宇宙航空研究開発機構(JAXA)で働く小川恵美子さんは、2016年末に打ち上げられた科学衛星、通称「あらせ」の開発チームの一員です。人工衛星の開発は未経験だった小川さんが、知識ゼロからプロジェクトの調整役となるまでの軌跡を聞きました。

衛星開発プロジェクトの「何でも屋」

 私は2016年12月20日に打ち上げられた科学衛星のシステム担当として、プロジェクトをまとめる役割を務めてきました。全体を見渡して、開発に関わるさまざまな人たちと連絡を取り、調整するのが仕事の中心で、プロジェクトに関する「何でも屋」という感じです。打ち上げられた衛星には、のちに「あらせ」という愛称が付きました。

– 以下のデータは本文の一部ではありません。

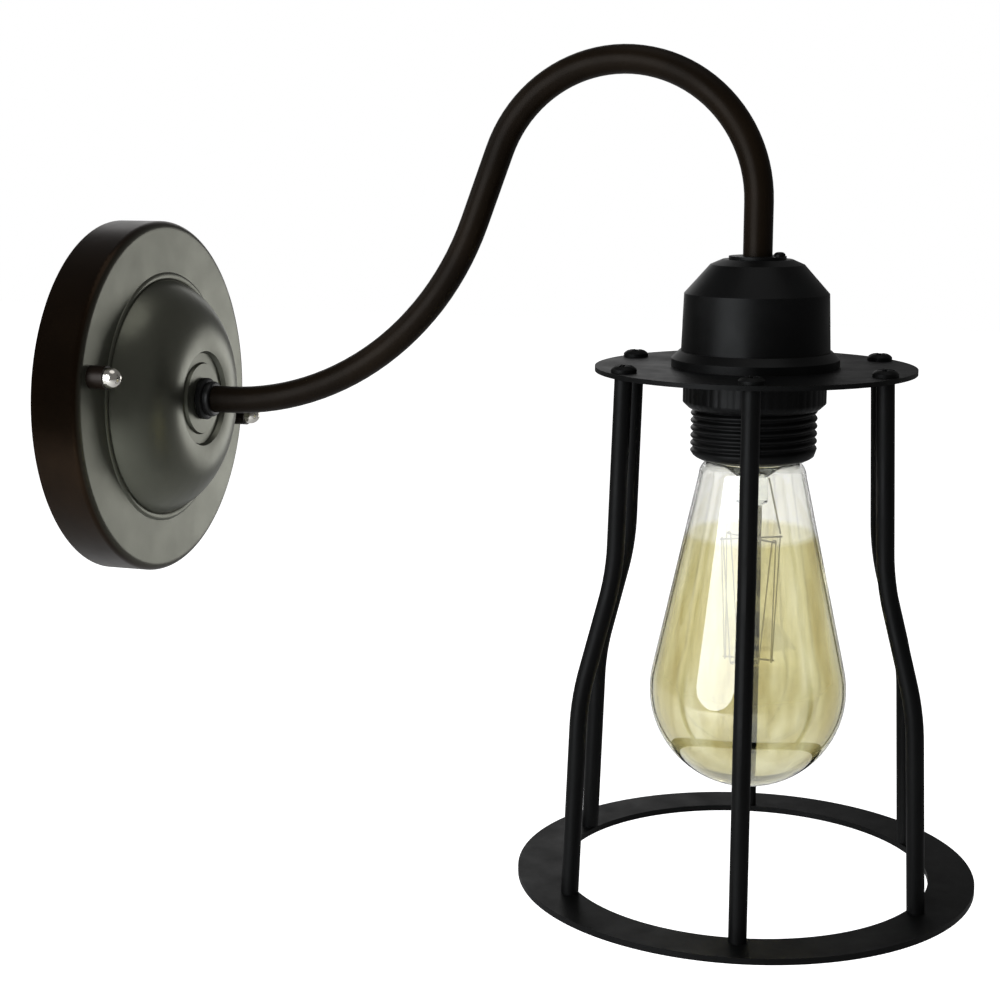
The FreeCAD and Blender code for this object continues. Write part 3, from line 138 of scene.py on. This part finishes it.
# looks of the record's material slots, and satin_black for the stepped collar; one number is a grey
PAINTS = {
    "arm_bronze": dict(dark=(0.0055, 0.0034, 0.0018), light=(0.011, 0.0068, 0.0036), metallic=0.2,
                       sheen=(0.34, 0.46), gloss=0.07),
    "collar_bronze": dict(dark=(0.006, 0.0032, 0.002), light=(0.013, 0.0072, 0.004), metallic=0.4,
                          sheen=(0.30, 0.45), gloss=0.3),
    "black_steel": dict(dark=0.002, light=0.004, metallic=0.0, sheen=(0.40, 0.52), gloss=0.10),
    "cage_black": dict(dark=0.002, light=0.004, metallic=0.0, sheen=(0.40, 0.54), gloss=0.10),
    "satin_black": dict(dark=0.003, light=0.006, metallic=0.0, sheen=(0.34, 0.42), gloss=0.3),
}
METALS = {
    "polished_nickel": dict(colour=(0.86, 0.82, 0.75), roughness=0.12),
    "zinc_hardware": dict(colour=(0.66, 0.67, 0.68), roughness=0.32),
    "zinc_strap": dict(colour=(0.62, 0.63, 0.65), roughness=0.38, scratch=150.0, wear=0.90),
    "tinned_copper": dict(colour=(0.74, 0.70, 0.64), roughness=0.35),
    "terminal_brass": dict(colour=(0.78, 0.58, 0.27), roughness=0.28),
    "shell_brass": dict(colour=(0.80, 0.66, 0.38), roughness=0.25),
    "bulb_cap_metal": dict(colour=(0.80, 0.78, 0.73), roughness=0.24),
    "solder_tip": dict(colour=(0.66, 0.66, 0.67), roughness=0.35),
}
WIRES = {
    "support_wire": dict(dark=(0.52, 0.48, 0.36), light=(0.68, 0.64, 0.50)),
    "tungsten": dict(dark=(0.55, 0.50, 0.36), light=(0.72, 0.67, 0.50)),
}
MOULDINGS = {
    "holder_black": dict(dark=0.0016, light=0.0032, roughness=0.38, gloss=0.12),
    "block_plastic": dict(dark=(0.78, 0.78, 0.74), light=(0.86, 0.86, 0.82), roughness=0.4),
    "porcelain": dict(dark=(0.76, 0.74, 0.68), light=(0.86, 0.84, 0.79), roughness=0.2),
    "bulb_black_glass": dict(dark=(0.012, 0.010, 0.016), light=(0.022, 0.018, 0.028), roughness=0.12),
    "neutral_insulation": dict(dark=(0.03, 0.14, 0.45), light=(0.05, 0.20, 0.55), roughness=0.4),
    "live_insulation": dict(dark=(0.20, 0.08, 0.03), light=(0.28, 0.12, 0.05), roughness=0.4),
}
EARTH_GREEN = (0.12, 0.42, 0.06)
EARTH_YELLOW = (0.80, 0.70, 0.05)
STEM_TINT = (0.93, 0.95, 0.93)


# ---------------------------------------------------------------- material helpers

def new_material(name):
    material = bpy.data.materials.new(name)
    material.use_nodes = True
    tree = material.node_tree
    shader = next(node for node in tree.nodes if node.type == "BSDF_PRINCIPLED")
    return material, tree, shader


def add(tree, kind, **settings):
    """A new node, with values for its inputs or its own settings."""
    node = tree.nodes.new(kind)
    for name, value in settings.items():
        if name in node.inputs:
            node.inputs[name].default_value = value
        else:
            setattr(node, name, value)
    return node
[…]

宇宙航空研究開発機構(JAXA)ジオスペース探査衛星 プロジェクトチーム 小川恵美子さん ※許可を得て撮影しています
宇宙航空研究開発機構(JAXA)ジオスペース探査衛星 プロジェクトチーム 小川恵美子さん ※許可を得て撮影しています

 「あらせ」はジオスペース探査衛星という科学衛星で、ジオスペースとは比較的地球に近い宇宙空間のことです。その中に広がる放射線帯というものを観測するのが「あらせ」の主な目的です。

 「衛星開発のプロジェクト」というと皆さん特殊な仕事だと感じるようですが、実際、特殊なことを行っているかというと、そんなこともないなあと思うんですよね。

 小・中学校の同級生と話したりしても、それほど自分の仕事が他と違うと感じることはありません。友人たちも私とは違うそれぞれの分野で頑張っているからでしょうか。人工衛星やロケットを間近で見る仕事はなかなかないのかもしれませんが、仕事が変わればその仕事でしか見ることができないこと、経験できないことがあるもので、私の場合はそれが衛星だということですね。

 ただ、衛星に触れる作業を行った際はさすがに緊張しました。